Se debía crear una identidad de país “blanco”. Pero una identidad, necesariamente se edifica sobre un otro. Y ese otro serían “ellos”, los indios, los negros, los gauchos, los bárbaros, los “no humanos”.

Fue muy claro al respecto Bartolomé Mitre, cuando afirmó que “las tribus salvajes de la América no poseían en su organización física, ni en su cerebro los elementos creadores, regeneradores, eternamente fecundos y eternamente progresivos y perfectibles que caracterizan las sociedades o las civilizaciones destinadas a vivir perpetuamente en el tiempo y en el espacio”.

Esos Mitres, esos Sarmientos y esos Rocas -que tantas hojas de manuales educativos ocupan- decidieron en términos hitlerianos “una solución final” para esos otros, cuya condición humana era “genéticamente inferior”.

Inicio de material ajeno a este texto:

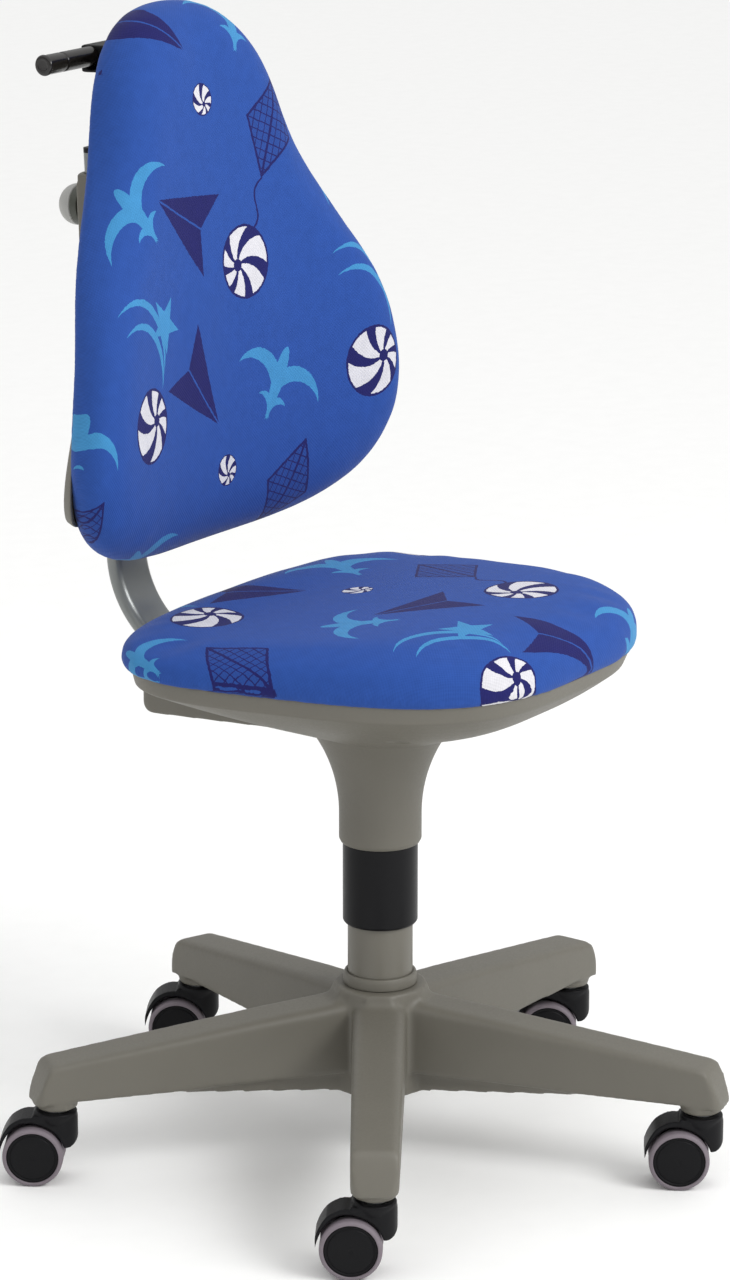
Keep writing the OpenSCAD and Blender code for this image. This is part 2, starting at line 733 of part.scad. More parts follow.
// Solid flat-oval bar along its centre line: level, bend and upright, slimmer by a wall all round
module bar_path(wall, extra) {
    w = bar_w - 2 * wall;
    t = bar_t - 2 * wall;
    turn = 90 - bar_lean;
    steps = 14;
    start_y = bar_front - extra;
    end_y = upright_y + (bar_upright + extra) * sin(bar_lean);
    end_z = upright_z + (bar_upright + extra) * cos(bar_lean);
    bend = [for (i = [0:steps]) let (a = turn * i / steps)
        bar_ring(bend_y + bar_bend_r * sin(a), bend_z - bar_bend_r * cos(a), a, w, t)];
    loft(concat([bar_ring(start_y, bar_z, 0, w, t)], bend, [bar_ring(end_y, end_z, turn, w, t)]),
        [0, start_y, bar_z], [0, end_y, end_z]);
}

module back_bar() {
    color("#7f8282") difference() {
        bar_path(0, 0);
        bar_path(bar_wall, 1);
    }
}

module bar_cap() {
    color("#333435") on_upright(bar_upright) {
        linear_extrude(4) oval(bar_w, bar_t);
        translate([0, 0, -12]) linear_extrude(12)
            oval(bar_w - 2 * (bar_wall + slide_fit), bar_t - 2 * (bar_wall + slide_fit));
    }
}

module depth_screw() {
    color("#a4a6a8") translate([0, depth_knob_y, bar_z]) across(bar_w / 2 + slide_fit, depth_knob_x + 11, depth_screw_r);
}

// Lobed hand knob, turned along X
module depth_knob() {
    knob_x = depth_knob_x;
    lobes = 6;
    color("#2c2d2f") translate([0, depth_knob_y, bar_z]) difference() {
        union() {
            across(knob_x, knob_x + 6, depth_knob_d / 2 - 4);
            across(knob_x + 4, knob_x + 18, depth_knob_d / 2 - 2);
            for (i = [0:lobes - 1]) rotate([360 * i / lobes, 0, 0]) translate([0, 0, depth_knob_d / 2 - 4])
                across(knob_x + 5, knob_x + 17, 4);
        }
        across(knob_x - 1, knob_x + 11, depth_screw_r + seat_fit);
    }
}

// Tray behind the cushion: a rim round the board and a floor behind it
module back_shell() {
    rim_w = -skin_gap;
    floor_w = shell_back + shell_t;
    rings = concat([for (i = [120, 80, 40]) back_ring(i, shell_back)],
        [back_ring(26, shell_back), back_ring(17, shell_back + 2.5), back_ring(6, rim_w), back_ring(10, rim_w),
        back_ring(21, floor_w)], [for (i = [40, 80, 120]) back_ring(i, floor_w)]);
    color("#77756e") difference() {
        loft(rings, back_point(0, back_h / 2, shell_back), back_point(0, back_h / 2, floor_w));
        mount_holes();
    }
}

module back_board() {
    front_w = -skin_gap;
    rear_w = front_w - backboard_t;
    rings = concat([for (i = [120, 80, 40, 24]) back_ring(i, rear_w)],
        [for (i = [13, 40, 80, 120]) back_ring(i, front_w)]);
    color("#c3a173") difference() {
        loft(rings, back_point(0, back_h / 2, rear_w), back_point(0, back_h / 2, front_w));
        mount_holes();
    }
}

module back_cushion() {
    profile = [[4, 0], [1, 0.1], [0, 0.32], [2, 0.52], [9, 0.72], [22, 0.87], [45, 0.95], [85, 0.99], [120, 1]];
    rings = concat([for (i = [120, 80, 40]) back_ring(i, 0)], [for (q = profile) back_ring(q[0], q[1] * back_t)]);
    color("#3159ad") loft(rings, back_point(0, back_h / 2, 0), back_point(0, back_h / 2, back_t));
}

// Screws of the housing, longer where the housing stands further off the shell
module mount_shanks(r, past) {
    for (q = MOUNT_SCREWS) on_upright(q[1]) translate([q[0], mount_rear + past, 0]) rotate([90, 0, 0])
        cylinder(r = r, h = q[2] + past + (r - mount_screw_r));
}

module mount_holes() {
    mount_shanks(mount_screw_r + run_fit, 1);
}

// Box from behind the bar towards the cushion
module block(half_w, low, high, rear, corner = 10) {
    deep = 90;
    on_upright(0) translate([0, rear - deep / 2, (low + high) / 2]) rotate([90, 0, 0])
        linear_extrude(deep, center = true) rounded(2 * half_w, high - low, corner);
}

// Everything in front of the shell's rear face, with the same facets as that face
module shell_space() {
    rear = shell_back - slide_fit;
    front = back_t + 60;
    outside = -60;
    rings = concat([for (i = [120, 80, 40, 26, outside]) back_ring(i, rear)],
        [for (i = [outside, 40, 120]) back_ring(i, front)]);
    loft(rings, back_point(0, back_h / 2, rear), back_point(0, back_h / 2, front));
}

module back_housing() {
    rear = bar_t / 2 + sleeve_wall;
    color("#6d6b64") difference() {
        union() {
            block(bar_w / 2 + sleeve_wall, sleeve_low, sleeve_high, rear);
            block(mount_half_w, sleeve_low, sleeve_high, mount_rear);
            on_upright(knob_up) rotate([-90, 0, 0]) cylinder(r = knob_boss_r, h = rear + knob_boss_h);
        }
        shell_space();
        mount_holes();
        on_upright(0) {
            translate([0, 0, sleeve_low - 5]) linear_extrude(bar_upright)
                oval(bar_w + 2 * slide_fit, bar_t + 2 * slide_fit);
            translate([0, 0, knob_up]) rotate([-90, 0, 0])
                cylinder(r = clamp_r + run_fit, h = rear + knob_boss_h + 1);
        }
    }
}

module back_screws() {
    color("#8f9193") {
        mount_shanks(mount_screw_r, 0);
        for (q = MOUNT_SCREWS) on_upright(q[1]) translate([q[0], mount_rear, 0]) rotate([-90, 0, 0])
            cylinder(r = 2 * mount_screw_r, h = 2.5);
    }
}

module clamp_collar() {
    color("#40433a") on_upright(knob_up) translate([0, bar_t / 2 + sleeve_wall + knob_boss_h, 0])
        rotate([-90, 0, 0]) tube(knob_d / 2, clamp_r + run_fit, collar_ring_t);
}

module clamp_screw() {
    start = bar_t / 2 + slide_fit;
    color("#a4a6a8") on_upright(knob_up) translate([0, start, 0]) rotate([-90, 0, 0])
        cylinder(r = clamp_r, h = sleeve_wall + knob_boss_h + collar_ring_t + knob_bite);
}

module clamp_knob() {
    start = bar_t / 2 + sleeve_wall + knob_boss_h + collar_ring_t + slide_fit;
    dome_h = 18;
    dome_r = knob_d / 2;
    foot = 3;
    steps = [for (a = [0:10:90]) [dome_r * cos(a), foot + (dome_h - foot) * sin(a)]];
    color("#9a9a97") on_upright(knob_up) translate([0, start, 0]) rotate([-90, 0, 0]) difference() {
        rotate_extrude() polygon(concat([[0, 0], [dome_r, 0]], steps));
        translate([0, 0, -1]) cylinder(r = clamp_r + seat_fit, h = knob_bite + 1.5);
    }
}

module handle_bracket() {
    r = handle_d / 2;
    color("#2b2927") difference() {
        block(handle_block_half, handle_up - r - handle_wall, handle_up + r + handle_wall,
            handle_back + r + handle_wall, handle_wall / 2);
        shell_space();
        on_upright(handle_up) translate([0, handle_back, 0]) across(-handle_l, handle_l, r + seat_fit);
    }
}

module handle_bar() {
    half = handle_l / 2 - 3;
    color("#2a2725") on_upright(handle_up) translate([0, handle_back, 0]) across(-half, half, handle_d / 2);
}

module handle_caps() {
    half = handle_l / 2;
    color("#262422") on_upright(handle_up) translate([0, handle_back, 0]) for (s = [0, 180]) rotate([0, s, 0])
        across(half - 3, half, handle_d / 2 + 0.5);
}

// Side view of a castor hood: an arc over the wheel and a block round the stem
module hood_side() {
    front = boss_d / 2;
    low = wheel_r + 6.5;
    corner = 8;
    difference() {
        union() {
            translate([castor_trail - hood_rise, wheel_r + hood_rise]) intersection() {
                circle(hood_r);
                polygon([[hood_r + 1, 0], [hood_r + 1, hood_r + 1], [-hood_r - 1, hood_r + 1], [-hood_r - 1, 6]]);
            }
            translate([corner - front, low]) square([castor_trail + front - corner, hood_top - low - 3]);
            translate([-front, low + corner]) square([castor_trail + front, hood_top - low - corner - 3]);
            translate([3 - front, hood_top - 4]) square([castor_trail + front - 3, 4]);
            translate([corner - front, low + corner]) circle(corner);
            translate([3 - front, hood_top - 3]) circle(3);
        }
        translate([castor_trail, wheel_r]) circle(wheel_r + hood_gap);
    }
}

module castor_hood() {
    front = boss_d / 2;
    rear = castor_trail + hood_r;
    nose_r = hood_w / 2;
    color("#2a2a2c") difference() {
        union() {
            intersection() {
                rotate([90, 0, 0]) linear_extrude(hood_w, center = true) hood_side();
                linear_extrude(hood_top + 1) {
                    translate([nose_r - front, 0]) circle(nose_r);
                    translate([nose_r - front, -hood_w / 2]) square([rear, hood_w]);
                }
            }
            rotate([90, 0, 0]) linear_extrude(web_w, center = true) {
                translate([castor_trail, wheel_r]) circle(wheel_r - 4);
                translate([-front / 2, wheel_r + 12]) square([castor_trail + front / 2, wheel_r - 10]);
            }
        }
        translate([0, 0, stem_low]) cylinder(r = stem_d / 2 + run_fit, h = hood_top);
        translate([castor_trail, castor_w, wheel_r]) rotate([90, 0, 0])
            cylinder(r = axle_d / 2 + run_fit, h = 2 * castor_w);
    }
}

module castor_pins() {
    axle_half = wheel_in + wheel_w - 3;
    color("#b5b7b9") {
        translate([0, 0, stem_low]) cylinder(r = stem_d / 2, h = stem_top - stem_low);
        translate([0, 0, hood_top + slide_fit]) cylinder(r = stem_d / 2 + 3.5, h = collar_t);
        translate([castor_trail, axle_half, wheel_r]) rotate([90, 0, 0]) cylinder(r = axle_d / 2, h = 2 * axle_half);
    }
}

// Places a wheel part on both sides of the web, its inner face at zero and its outer face up
module both_wheels() {
    for (s = [0, 1]) translate([castor_trail, 0, wheel_r]) mirror([0, s, 0]) translate([0, wheel_in, 0])
        rotate([-90, 0, 0]) children();
}

module castor_wheels() {
    disc_r = wheel_r - tyre_t;
    color("#262628") both_wheels() difference() {
        union() {
            cylinder(r = disc_r, h = wheel_w - 1.5);
            translate([0, 0, wheel_w - 1.5]) cylinder(r1 = disc_r - 0.3, r2 = disc_r - 1.5, h = 1.5);
        }
        translate([0, 0, -1]) cylinder(r = axle_d / 2 + run_fit, h = wheel_w - 2 + slide_fit);
    }
}

module castor_tyres() {
    r_in = wheel_r - tyre_t + seat_fit;
    edge = 3;
    color("#857b82") both_wheels() rotate_extrude()
        polygon(concat([[r_in, 0]], [for (a = [-90:18:0]) [wheel_r - edge * (1 - cos(a)), edge * (1 + sin(a))]],
            [for (a = [0:18:90]) [wheel_r - edge * (1 - cos(a)), wheel_w - edge * (1 - sin(a))]], [[r_in, wheel_w]]));
}

base_star();
stem_sleeves();
collar_ring();
column_tube();
guide_bush();
thrust_bearing();
piston_rod();
piston();
buffer_ring();
rod_clip();
mid_tube();
gas_cylinder();
cylinder_seal();
release_button();
upper_cone();
mechanism_plate();
seat_pan();
seat_board();
seat_cushion();
seat_screws();
lever_pin();
release_lever();
lever_grip();
back_bar();
bar_cap();
depth_screw();
depth_knob();
back_shell();
back_board();
back_cushion();
back_housing();
back_screws();
clamp_collar();
clamp_screw();
clamp_knob();
handle_bracket();
handle_bar();
handle_caps();
for (n = CASTORS) {
    at_castor(n) castor_hood();
    at_castor(n) castor_pins();
    at_castor(n) castor_wheels();
    at_castor(n) castor_tyres();
}
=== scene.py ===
import json
import math

import bmesh
import bpy
from bpy.props import FloatProperty, FloatVectorProperty, IntProperty, PointerProperty
from mathutils import Matrix, Vector

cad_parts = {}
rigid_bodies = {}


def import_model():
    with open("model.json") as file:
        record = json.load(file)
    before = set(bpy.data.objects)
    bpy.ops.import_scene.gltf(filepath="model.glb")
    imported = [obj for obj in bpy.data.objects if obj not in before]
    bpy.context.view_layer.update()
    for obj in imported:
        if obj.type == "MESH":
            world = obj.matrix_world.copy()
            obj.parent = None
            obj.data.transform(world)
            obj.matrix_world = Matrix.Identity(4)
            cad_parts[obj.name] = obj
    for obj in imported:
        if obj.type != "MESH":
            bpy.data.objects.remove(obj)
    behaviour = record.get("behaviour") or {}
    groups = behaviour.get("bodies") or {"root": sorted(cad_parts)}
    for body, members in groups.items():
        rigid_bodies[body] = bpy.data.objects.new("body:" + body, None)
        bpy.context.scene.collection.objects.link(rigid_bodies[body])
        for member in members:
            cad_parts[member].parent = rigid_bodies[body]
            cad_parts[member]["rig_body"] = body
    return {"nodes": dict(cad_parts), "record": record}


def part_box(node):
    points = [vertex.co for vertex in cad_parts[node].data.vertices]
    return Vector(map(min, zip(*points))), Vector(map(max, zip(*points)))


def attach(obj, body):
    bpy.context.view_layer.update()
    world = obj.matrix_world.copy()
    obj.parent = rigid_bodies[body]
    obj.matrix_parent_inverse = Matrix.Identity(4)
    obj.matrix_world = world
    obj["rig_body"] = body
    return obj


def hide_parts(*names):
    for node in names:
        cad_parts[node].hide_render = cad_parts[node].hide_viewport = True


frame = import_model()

bl_info = {
    "name": "Growing chair",
    "version": (1, 0, 0),
    "blender": (4, 5, 0),
    "location": "3D View > Sidebar > Chair",
    "description": "Finishes, cushions and moulded forms of a child's swivel chair on its packed parts",
    "category": "Object",
}

MM = 0.001
NODES = frame["nodes"]
SLOTS = {row["node"]: row["material_slot"] for row in frame["record"]["subparts"]}
CASTORS = (1, 2, 3, 4, 5)
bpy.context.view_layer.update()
# Places that the chair's own drawing gives, in millimetres
RIM_Z = 428
BAND_Z = 414
BOARD_Z = 416
PAN_FLOOR_Z = 359
PAN_FLOOR_R = 62
PAN_FLOOR_SHIFT = 8
PAN_WALL = 3
FUNNEL_BULGE = 2
TROUGH = {"half": 42, "front": -20, "rear": 210, "low": 346, "rise": 13, "top": 405, "round": 8}
PAN_SCREWS = ((-95, -80), (95, -80), (-105, 75), (105, 75))
# Heights below and above the pan, between which its openings are cut
BELOW = 340
ABOVE = 440
# The pan's screw posts and recesses, its neck, and the places of its side openings
POST_Z = 350
RECESS_R = 8
RECESS_Z = 401
SCREW_R = 2.6
CONE_TOP_R = 58.4
SOCKET_R = 21
KNOB_Y = 150
LEVER_SLOT_Z = 380.3
CASTOR_HEADING = math.radians(122)
WHEEL_IN = 4.6
WHEEL_W = 15
DISC_R = 21
COLUMN_R = 26.5
MID_R = 30.5
CONE_R = 33.5
FLARE_R = 122
BAR = {"w": 45, "t": 14, "wall": 2, "bend": 82, "start": 54, "bend_y": 171, "z": 388.2, "length": 335}
UPRIGHT = Matrix.Translation((0, 252.888 * MM, 465.908 * MM)) @ Matrix.Rotation(math.radians(-3), 4, "X")
KNOB_UP = 289
HANDLE_UP = 413.5
HANDLE_RAISE = 2.3
HANDLE_BACK = -9
SLEEVE_HALF = 26.5
ARM_SLOPE = 11
CASTOR_TRAIL = 18
HOOD_TOP = 57.5
HOOD_LIP = 6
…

No se debía ahorrar sangre y no se hizo. “Correr las fronteras”, fue un eufemismo amnésico con el que se ocultó la acción real, concreta y efectiva de asesinar a todo grupo humano que tenga el maldito designio de habitar las tierras pretendidas por aquellos aristocráticos señores.

Pero no sólo sobre botas y fusiles se asienta el poder político. Las tropas de esos ejércitos necesitaban crear un discurso que los legitime ante la historia. Ante la pasada, rehaciéndola, y ante la futura, enseñándola.

Y mientras esas páginas poblaban las bibliotecas, la palabra escrita no era una forma de expresión de nuestras naciones indígenas. Por aquellos años y hasta hace algunas décadas, sus lenguas no tenían consonancia en la escritura; eran exclusivamente orales. Esto hace que la historia propia de cada pueblo originario sólo se pueda rastrear en los relatos, en los dibujos, en las canciones, en sus mitos.

El Terror como modo de dominación del Estado se vistió de escuela, de iglesia, de ejército, para avasallar las identidades de cada cultura originaria. Persecuciones, balas, torturas, discriminación hicieron que muchas historias se pierdan. Felizmente, desde hace varios años muchas de sus lenguas comenzaron a ser escritas, utilizando el alfabeto castellano como vehículo maleable. Es un compromiso con la historia de esos pueblos, ayudar a producir un registro de su memoria.

Las sociedades son frágiles sin esa memoria y casi no hay registros escritos de esa matanza que un 19 de julio de 1924 se llevó a cabo en Napalpí, en la provincia del Chaco, donde el ejército provincial al mando de su Gobernador Centeno y el nacional respondiendo a Marcelo T. De Alvear, asesinaron y masacraron a cientos de Tobas y Mocovíes. Se habían revelado contra las condiciones a las que eran sometidos en las reducciones y cañaverales. La civilización no podía permitir la afrenta de esos indios, por ello colgó en una plaza de Quitilipi sus orejas y testículos.

Mucho tiempo silenciada estuvo esta historia. Algunas madres tobas que sobrevivieron, historiadores chaqueños que se acercaron a escribirla y finalmente la apertura de fosas comunes dónde se encontraron más de cien cuerpos quemados, eludieron el olvido.

La importancia de registrar es fundamental para reivindicar la historia de los pueblos originarios y no olvidar que el enemigo sigue siendo el mismo. El que pretende disfrazar con el olvido y el perdón sus muertos. El que hace muy poco través de la Procuración del Tesoro de la Nación Argentina, ante una demanda iniciada en noviembre de 2004 por la verdad histórica y un pedido de indemnización, respondió lo siguiente: “El Estado nacional desconoce la calificación de la comunidad Toba como etnia, desconoce la aplicación del fallo sobre la imprescriptibilidad de los crímenes de lesa humanidad” y minimiza la matanza a partir del número de afectado y los culpables de la revuelta, declarando que “sólo murieron más de 50 y que el accionar de los indios Tobas fueron las causas que originaron la actuación militar”.

Un vez más el “por algo será” se yergue como una pared de hielo y fuego entre un nosotros y un ellos. No es un división teórica, ni ilusoria. No hay que olvidarla jamás. La sangre de esos Tobas y Mocovíes asesinados en Napalpí y no reconocidos hoy por el Estado Nacional, es un símbolo de que se sigue pagando con muertos los míseros proyectos políticos de una clase dominante.